Abstract

For storage in deep saline formations, where CO2 is injected into the pore spaces of rocks previously occupied by saline groundwater (brine), relative permeability is a key input parameter for predictive models. CO2 injectivity is considered to reach the maximum value at the CO2 endpoint relative permeability when brine saturation becomes irreducible. The objective of this study is to investigate the effect of viscosity ratio, interfacial tension and wettability on relative permeability during CO2-brine drainage. A multiphase lattice Boltzmann model (LBM) is employed to numerically measure pore-scale dynamics in CO2-brine flow in the sample of Berea sandstone. CO2/brine with interfacial tension from 30 to 45 mN/m and viscosity ratio from 0.05 to 0.17 (the range of values expected for typical storage reservoirs conditions) are carried out to systematically assess the influence on the relative permeability curves. Although CO2 storage in sandstone saline aquifers is predominantly water wet, there are contradictory results as to the magnitude of the contact angle and its variation with fluid conditions.

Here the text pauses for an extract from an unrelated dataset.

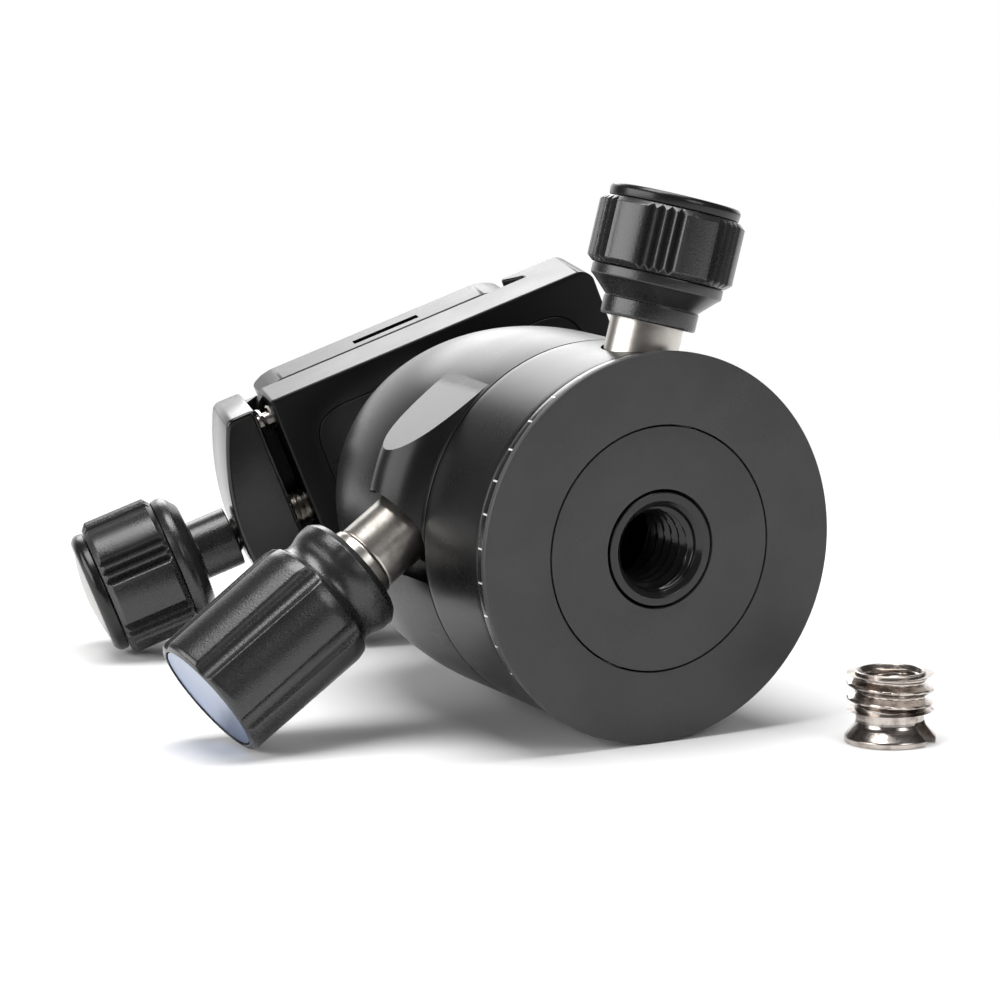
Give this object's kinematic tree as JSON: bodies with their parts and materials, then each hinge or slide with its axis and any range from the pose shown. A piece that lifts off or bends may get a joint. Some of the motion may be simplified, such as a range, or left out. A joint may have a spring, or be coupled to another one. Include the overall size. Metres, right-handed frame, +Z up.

Therefore, the range of wetting conditions is studied to gain a better insight into the effect of wettability on supercritical CO2 displacement. In this study, it is observed that interfacial tension variations play a trivial impact while both of viscosity ratio and wettability are likely to have a significant effect on relative permeability curves under representative condition of storage reservoirs. We also perform a near-wellbore scale geomechanics analysis to investigate the impact of relative permeability on CO2 injectivity. The result shows that water-wet condition facilitates the CO2 injection when there is no fracture induced.